Scritture, e poi tutti gli altri Apostoli con il rotolo della
predicazione.
Tra gli Apostoli Pietro e Paolo c’è un
posto vuoto. Perché? Perché al centro sta la presenza
“invisibile” del Cristo Capo della Chiesa (Mt 18,20). Non troviamo
neppure la presenza della Madre del Signore (anche se alcune icone la
raffigurano), perché Maria, in quanto immagine della Chiesa, è già qui
rappresentata dalla Chiesa stessa.
In basso, è stato raffigurato in un arco nero
un personaggio vestito da re, quasi prigioniero (in alcune icone vengono
disegnate anche le sbarre) avente su un panno i dodici rotoli della
predicazione apostolica. Chi è questo personaggio? Si tratta del principe
di questo mondo, circondato dalle tenebre della morte (cfr. Gv 12,31;
14,30; 16,11). Ovvero: in questo re sono rappresentate tutte quelle
mentalità mondane di violenza e di potere che generano una cultura di
morte (cfr. Ef 2,2; 6,12). Queste mentalità, afferma l’Apostolo Paolo,
il cristiano le combatte e sconfigge non con armi umane, ma con l’armatura
di Dio, con le armi dello Spirito (cfr. Ef 6,10-20; Rm 13,12), che ha
ricevuto nei sacramenti dell’iniziazione cristiana, le combatte e
sconfigge con la testimonianza e la predicazione dell’evangelo che è
parola di risurrezione; per questo il “principe di questo mondo”
sorregge nel panno bianco i rotoli della predicazione apostolica.

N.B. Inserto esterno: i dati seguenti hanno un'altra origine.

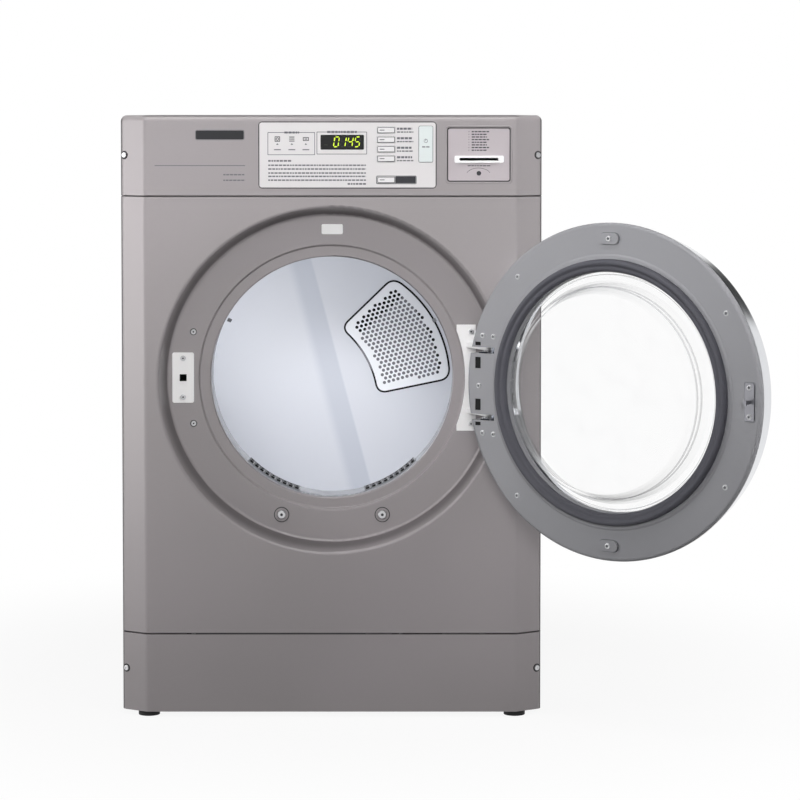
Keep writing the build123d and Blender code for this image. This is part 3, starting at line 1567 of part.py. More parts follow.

Così canta la Liturgia bizantina: «Con
soffio infuocato ti posi sugli apostoli che attendono in Sion la tua
venuta come bramato onore, come dimostrazione, o Spirito, del Figlio
generato dal Padre, e prontamente dimostri indecoroso il ciarlare delle
genti con fischi». «Per far ricordare le parole di vita udite dal Padre
e dette agli apostoli, il Cristo manda lo Spirito a posarsi su di loro in
forma di lingue di fuoco. Cantando ti benedice il creato, che prima da te
estraniato, gode ora della tua amicizia».